▶ What is expected: Take down each entry exactly as written.

▶ Supplied entries:
>> Start
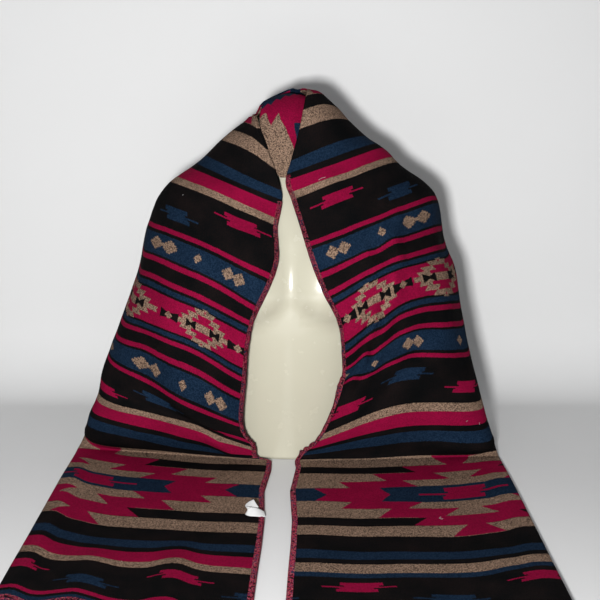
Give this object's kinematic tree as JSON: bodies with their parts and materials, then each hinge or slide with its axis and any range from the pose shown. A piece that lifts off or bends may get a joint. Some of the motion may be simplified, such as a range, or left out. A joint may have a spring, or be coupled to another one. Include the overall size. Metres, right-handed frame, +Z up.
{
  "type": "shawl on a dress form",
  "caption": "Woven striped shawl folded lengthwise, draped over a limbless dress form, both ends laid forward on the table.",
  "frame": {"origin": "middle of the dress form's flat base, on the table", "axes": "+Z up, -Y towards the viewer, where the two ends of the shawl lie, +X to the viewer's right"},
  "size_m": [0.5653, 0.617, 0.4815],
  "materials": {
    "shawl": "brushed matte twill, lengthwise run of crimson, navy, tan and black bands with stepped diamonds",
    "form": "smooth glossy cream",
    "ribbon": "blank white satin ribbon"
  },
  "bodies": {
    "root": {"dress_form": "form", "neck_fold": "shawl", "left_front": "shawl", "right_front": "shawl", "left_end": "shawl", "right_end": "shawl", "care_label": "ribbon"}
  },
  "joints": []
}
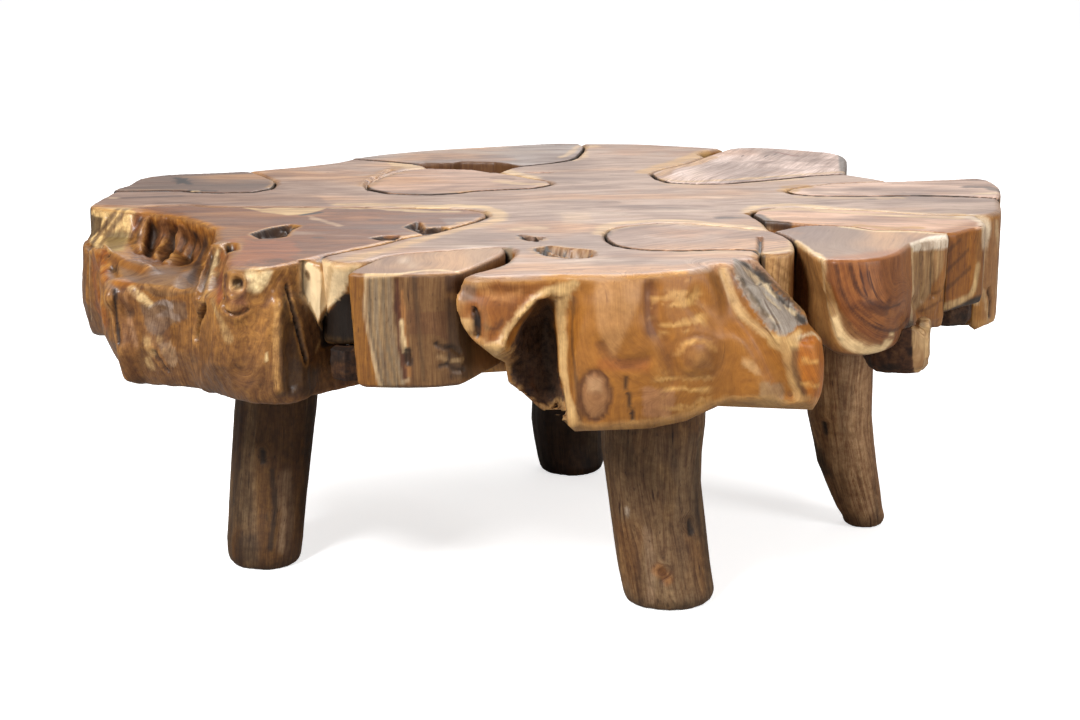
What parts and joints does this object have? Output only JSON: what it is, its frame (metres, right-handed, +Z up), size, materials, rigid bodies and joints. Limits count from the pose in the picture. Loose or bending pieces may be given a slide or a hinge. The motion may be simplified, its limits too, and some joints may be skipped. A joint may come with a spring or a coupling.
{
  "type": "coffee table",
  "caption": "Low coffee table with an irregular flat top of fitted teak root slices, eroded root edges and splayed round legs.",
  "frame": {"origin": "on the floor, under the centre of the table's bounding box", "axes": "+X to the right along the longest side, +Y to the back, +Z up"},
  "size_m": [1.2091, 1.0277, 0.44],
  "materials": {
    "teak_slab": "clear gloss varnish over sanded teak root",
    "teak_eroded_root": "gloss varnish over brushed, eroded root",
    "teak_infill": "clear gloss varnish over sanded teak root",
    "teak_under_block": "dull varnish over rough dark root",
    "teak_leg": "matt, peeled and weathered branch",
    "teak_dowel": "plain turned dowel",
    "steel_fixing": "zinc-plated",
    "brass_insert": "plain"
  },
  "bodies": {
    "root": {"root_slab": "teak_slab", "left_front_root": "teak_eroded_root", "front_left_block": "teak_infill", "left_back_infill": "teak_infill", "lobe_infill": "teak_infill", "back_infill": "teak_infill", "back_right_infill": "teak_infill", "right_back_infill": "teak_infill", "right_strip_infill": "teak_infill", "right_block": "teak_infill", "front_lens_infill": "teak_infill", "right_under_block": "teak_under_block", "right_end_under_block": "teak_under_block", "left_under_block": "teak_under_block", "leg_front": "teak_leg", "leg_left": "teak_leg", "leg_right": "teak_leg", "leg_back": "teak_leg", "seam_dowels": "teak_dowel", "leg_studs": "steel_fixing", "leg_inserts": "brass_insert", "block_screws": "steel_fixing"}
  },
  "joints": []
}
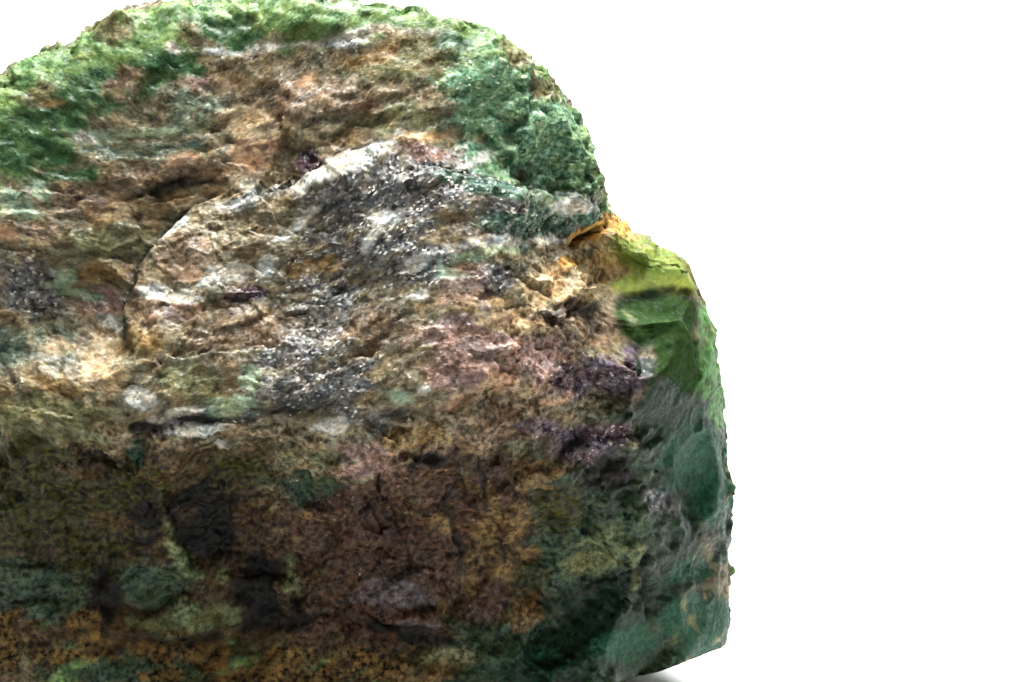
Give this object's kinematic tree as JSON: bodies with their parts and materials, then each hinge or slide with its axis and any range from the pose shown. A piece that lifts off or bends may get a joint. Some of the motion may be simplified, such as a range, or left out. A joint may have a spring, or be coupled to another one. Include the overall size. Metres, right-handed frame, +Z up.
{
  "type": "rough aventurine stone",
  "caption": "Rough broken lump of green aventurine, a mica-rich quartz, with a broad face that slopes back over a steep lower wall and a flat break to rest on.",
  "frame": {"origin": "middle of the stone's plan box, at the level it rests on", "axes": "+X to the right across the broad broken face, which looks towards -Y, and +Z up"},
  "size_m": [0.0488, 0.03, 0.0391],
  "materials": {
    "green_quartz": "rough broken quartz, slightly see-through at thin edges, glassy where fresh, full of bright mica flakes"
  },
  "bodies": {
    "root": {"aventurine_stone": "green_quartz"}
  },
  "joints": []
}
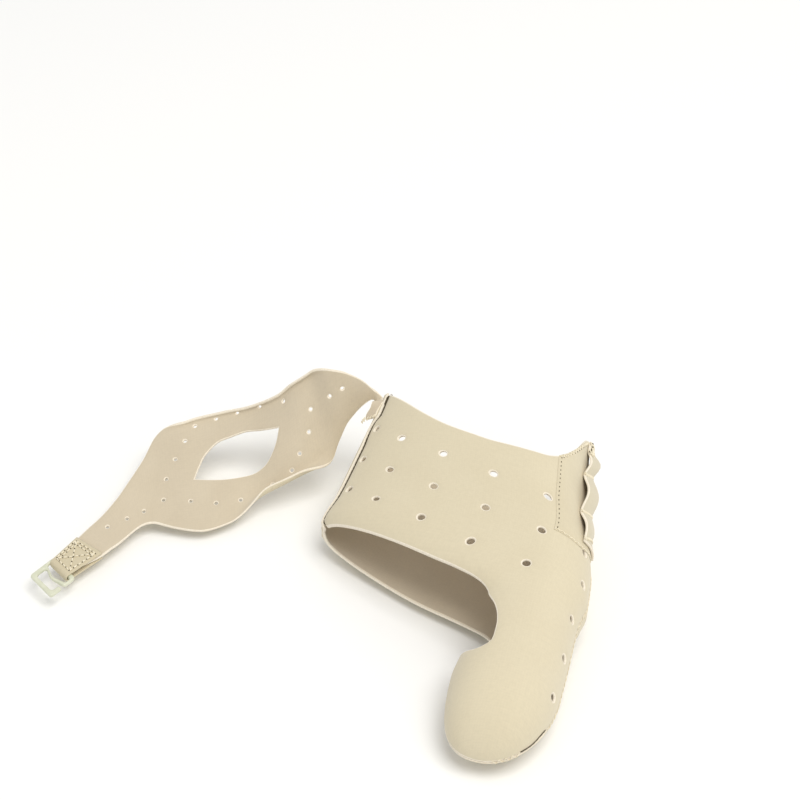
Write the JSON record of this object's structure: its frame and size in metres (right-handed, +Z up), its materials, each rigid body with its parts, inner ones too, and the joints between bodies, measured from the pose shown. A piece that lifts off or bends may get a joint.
>> End
▶ Correct output:
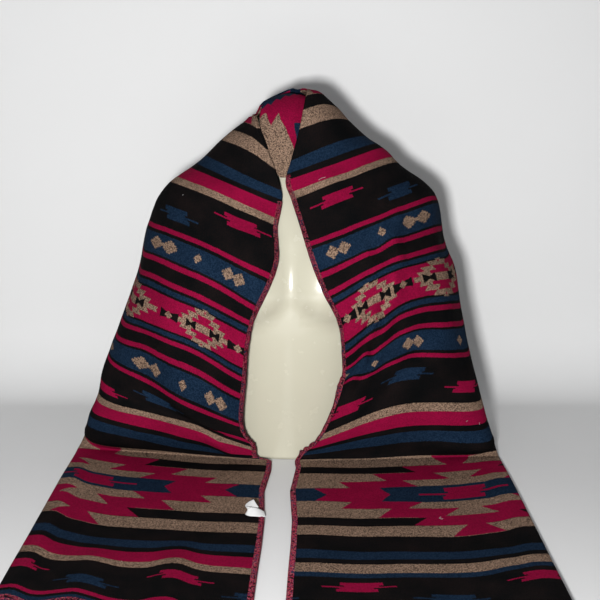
Give this object's kinematic tree as JSON: bodies with their parts and materials, then each hinge or slide with its axis and any range from the pose shown. A piece that lifts off or bends may get a joint. Some of the motion may be simplified, such as a range, or left out. A joint may have a spring, or be coupled to another one. Include the overall size. Metres, right-handed frame, +Z up.
{
  "type": "shawl on a dress form",
  "caption": "Woven striped shawl folded lengthwise, draped over a limbless dress form, both ends laid forward on the table.",
  "frame": {"origin": "middle of the dress form's flat base, on the table", "axes": "+Z up, -Y towards the viewer, where the two ends of the shawl lie, +X to the viewer's right"},
  "size_m": [0.5653, 0.617, 0.4815],
  "materials": {
    "shawl": "brushed matte twill, lengthwise run of crimson, navy, tan and black bands with stepped diamonds",
    "form": "smooth glossy cream",
    "ribbon": "blank white satin ribbon"
  },
  "bodies": {
    "root": {"dress_form": "form", "neck_fold": "shawl", "left_front": "shawl", "right_front": "shawl", "left_end": "shawl", "right_end": "shawl", "care_label": "ribbon"}
  },
  "joints": []
}
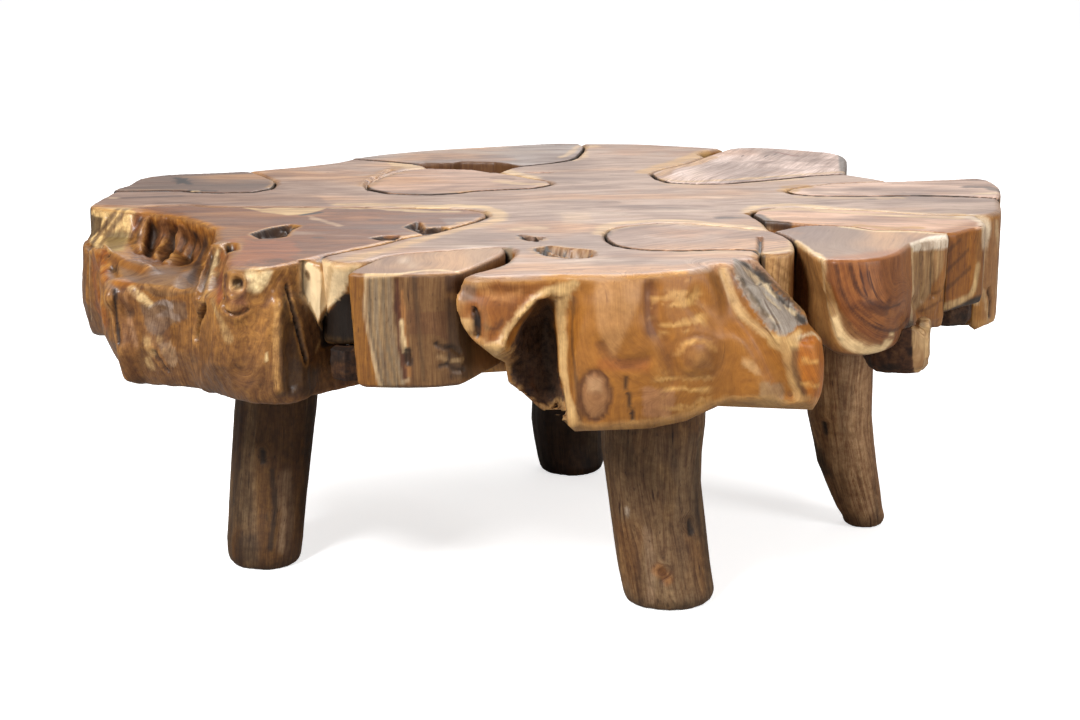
What parts and joints does this object have? Output only JSON: what it is, its frame (metres, right-handed, +Z up), size, materials, rigid bodies and joints. Limits count from the pose in the picture. Loose or bending pieces may be given a slide or a hinge. The motion may be simplified, its limits too, and some joints may be skipped. A joint may come with a spring or a coupling.
{
  "type": "coffee table",
  "caption": "Low coffee table with an irregular flat top of fitted teak root slices, eroded root edges and splayed round legs.",
  "frame": {"origin": "on the floor, under the centre of the table's bounding box", "axes": "+X to the right along the longest side, +Y to the back, +Z up"},
  "size_m": [1.2091, 1.0277, 0.44],
  "materials": {
    "teak_slab": "clear gloss varnish over sanded teak root",
    "teak_eroded_root": "gloss varnish over brushed, eroded root",
    "teak_infill": "clear gloss varnish over sanded teak root",
    "teak_under_block": "dull varnish over rough dark root",
    "teak_leg": "matt, peeled and weathered branch",
    "teak_dowel": "plain turned dowel",
    "steel_fixing": "zinc-plated",
    "brass_insert": "plain"
  },
  "bodies": {
    "root": {"root_slab": "teak_slab", "left_front_root": "teak_eroded_root", "front_left_block": "teak_infill", "left_back_infill": "teak_infill", "lobe_infill": "teak_infill", "back_infill": "teak_infill", "back_right_infill": "teak_infill", "right_back_infill": "teak_infill", "right_strip_infill": "teak_infill", "right_block": "teak_infill", "front_lens_infill": "teak_infill", "right_under_block": "teak_under_block", "right_end_under_block": "teak_under_block", "left_under_block": "teak_under_block", "leg_front": "teak_leg", "leg_left": "teak_leg", "leg_right": "teak_leg", "leg_back": "teak_leg", "seam_dowels": "teak_dowel", "leg_studs": "steel_fixing", "leg_inserts": "brass_insert", "block_screws": "steel_fixing"}
  },
  "joints": []
}
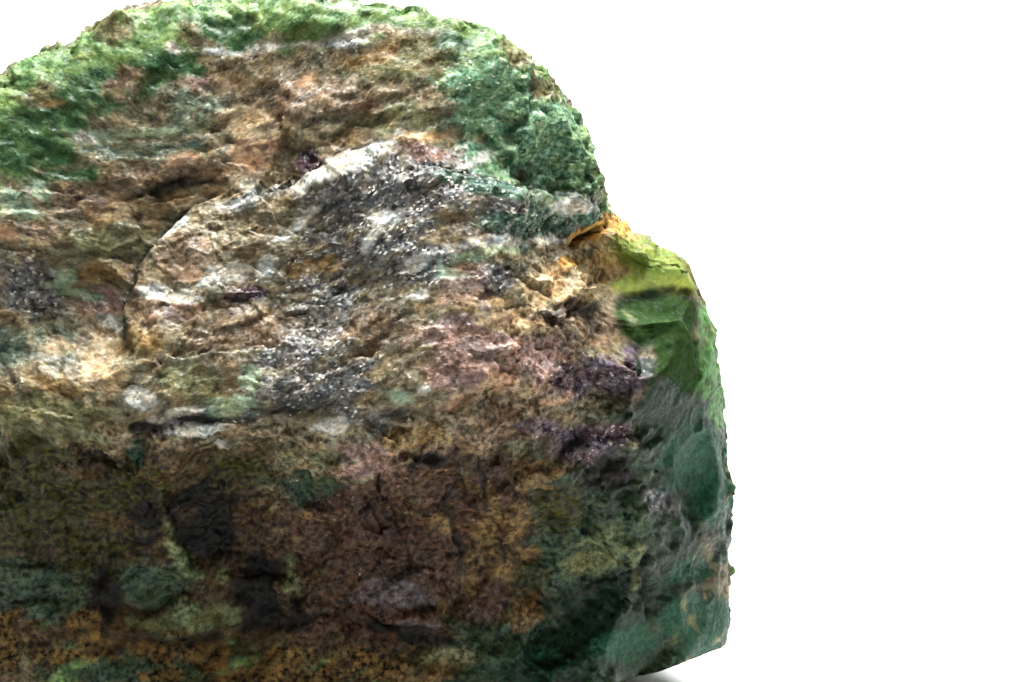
Give this object's kinematic tree as JSON: bodies with their parts and materials, then each hinge or slide with its axis and any range from the pose shown. A piece that lifts off or bends may get a joint. Some of the motion may be simplified, such as a range, or left out. A joint may have a spring, or be coupled to another one. Include the overall size. Metres, right-handed frame, +Z up.
{
  "type": "rough aventurine stone",
  "caption": "Rough broken lump of green aventurine, a mica-rich quartz, with a broad face that slopes back over a steep lower wall and a flat break to rest on.",
  "frame": {"origin": "middle of the stone's plan box, at the level it rests on", "axes": "+X to the right across the broad broken face, which looks towards -Y, and +Z up"},
  "size_m": [0.0488, 0.03, 0.0391],
  "materials": {
    "green_quartz": "rough broken quartz, slightly see-through at thin edges, glassy where fresh, full of bright mica flakes"
  },
  "bodies": {
    "root": {"aventurine_stone": "green_quartz"}
  },
  "joints": []
}
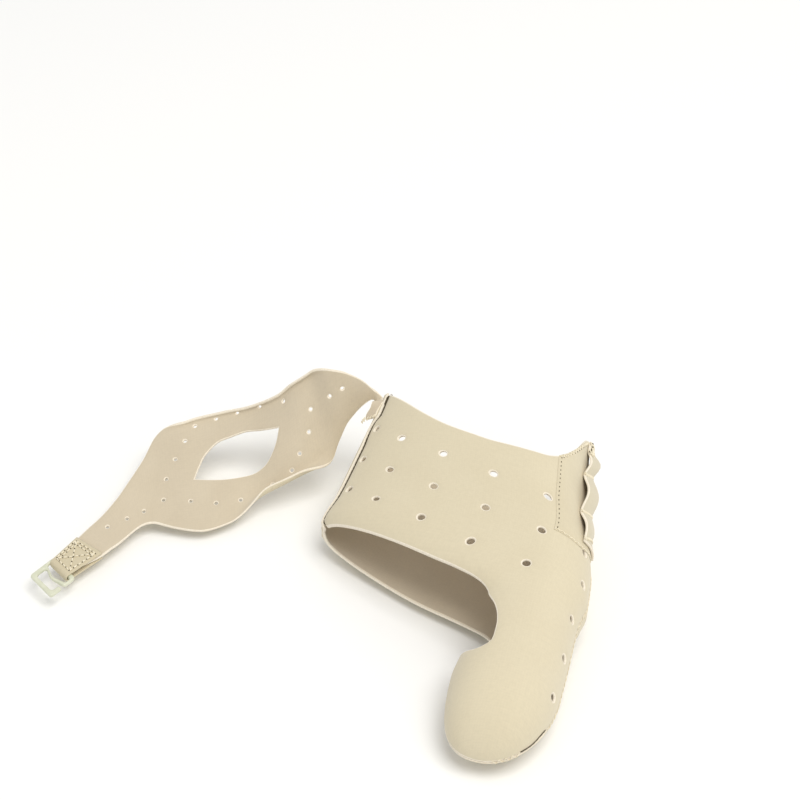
Write the JSON record of this object's structure: its frame and size in metres (right-handed, +Z up), its materials, each rigid body with its parts, inner ones too, and the joints between bodies, measured from the pose shown. A piece that lifts off or bends may get a joint.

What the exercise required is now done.